= Work to complete =
All lines in the data bearing the string "joints" should be identified and copied.

╭─ The data

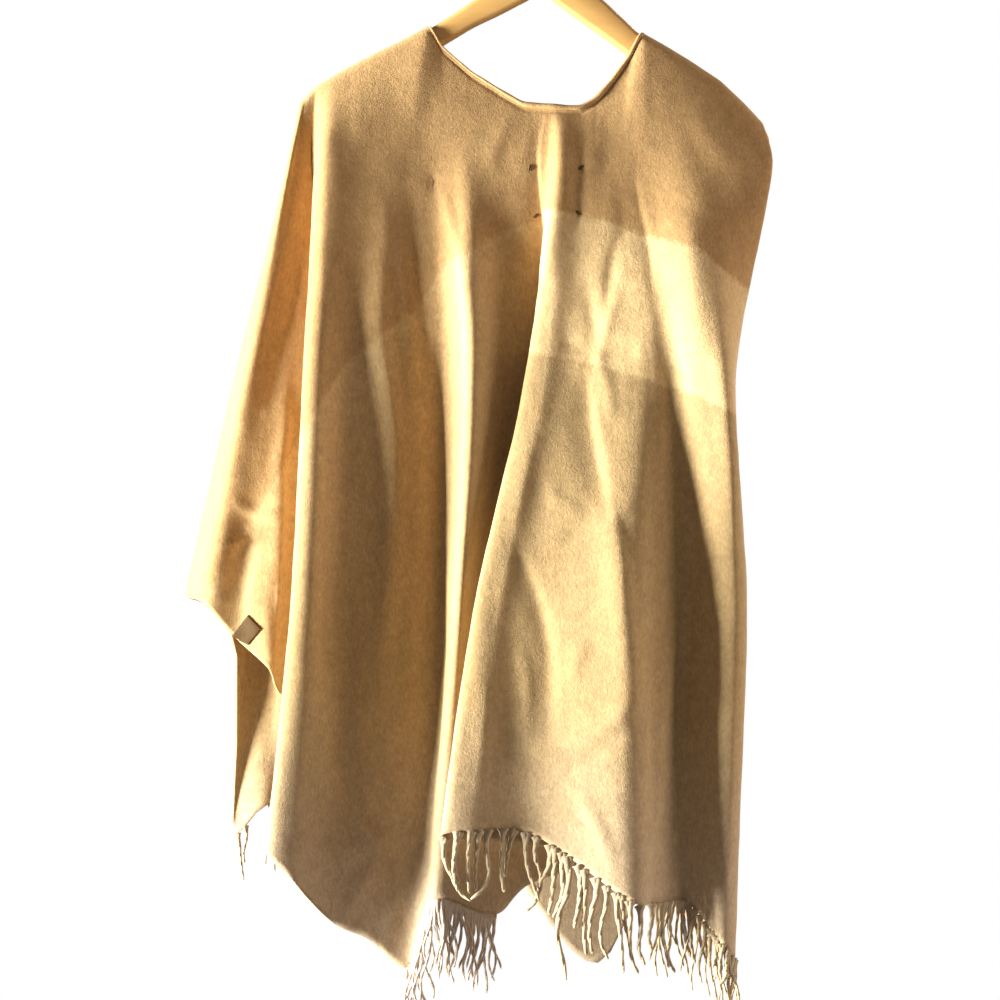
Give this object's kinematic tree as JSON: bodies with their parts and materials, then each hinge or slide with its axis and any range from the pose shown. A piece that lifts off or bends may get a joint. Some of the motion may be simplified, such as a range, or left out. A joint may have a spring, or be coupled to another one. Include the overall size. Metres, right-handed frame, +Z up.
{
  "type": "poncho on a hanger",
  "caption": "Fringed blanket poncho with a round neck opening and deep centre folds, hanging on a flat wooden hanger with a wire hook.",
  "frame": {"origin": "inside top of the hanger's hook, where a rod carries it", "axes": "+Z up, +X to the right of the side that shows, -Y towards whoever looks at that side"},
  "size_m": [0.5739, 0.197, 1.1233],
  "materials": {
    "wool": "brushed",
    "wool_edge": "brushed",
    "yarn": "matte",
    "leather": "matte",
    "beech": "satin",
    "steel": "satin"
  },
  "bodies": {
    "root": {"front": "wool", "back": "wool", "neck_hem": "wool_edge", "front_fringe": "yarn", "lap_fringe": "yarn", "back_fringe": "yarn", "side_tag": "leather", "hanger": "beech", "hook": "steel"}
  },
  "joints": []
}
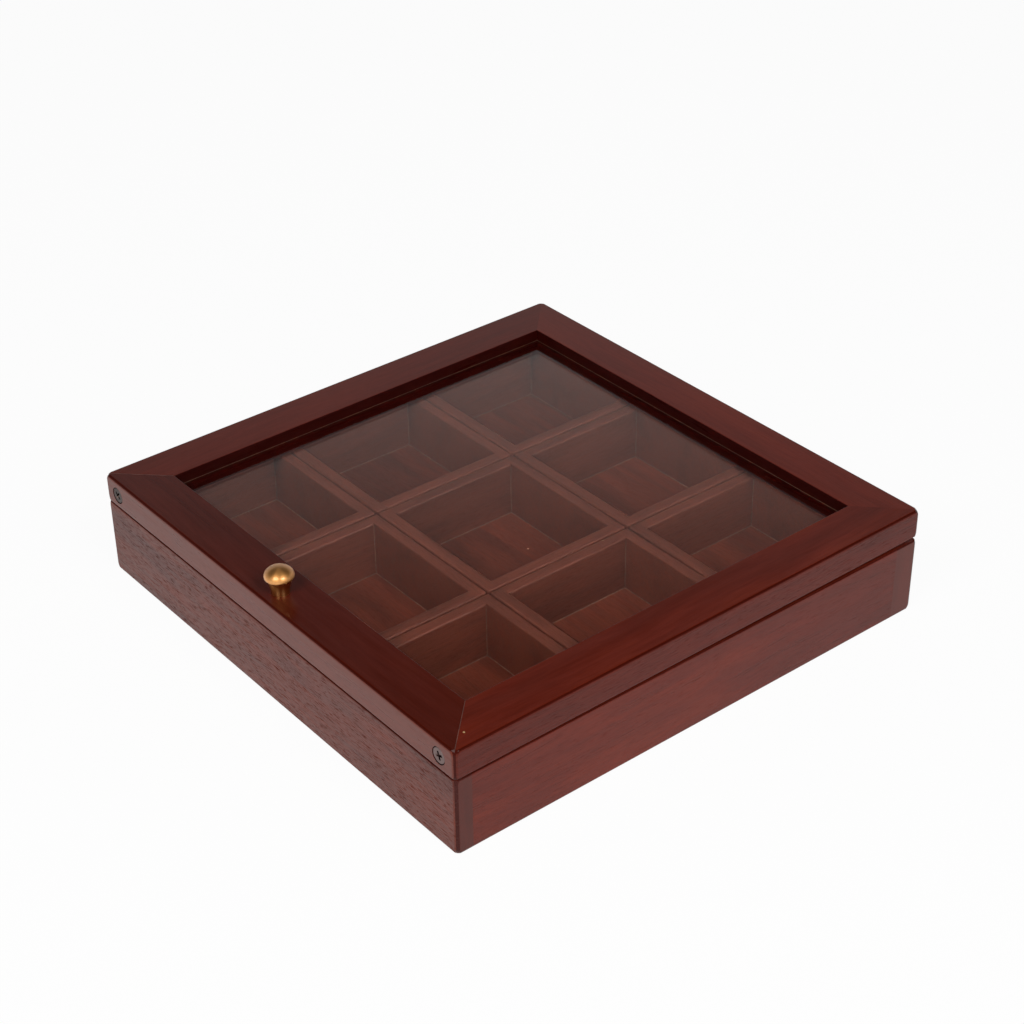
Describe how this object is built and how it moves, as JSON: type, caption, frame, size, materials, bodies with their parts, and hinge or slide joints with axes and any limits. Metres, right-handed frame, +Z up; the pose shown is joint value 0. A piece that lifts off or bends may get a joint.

╰─

= Output for this exercise =
  "joints": []
Describe how this object is built and how it moves, as JSON: type, caption, frame, size, materials, bodies with their parts, and hinge or slide joints with axes and any limits. Metres, right-handed frame, +Z up; the pose shown is joint value 0. A piece that lifts off or bends may get a joint.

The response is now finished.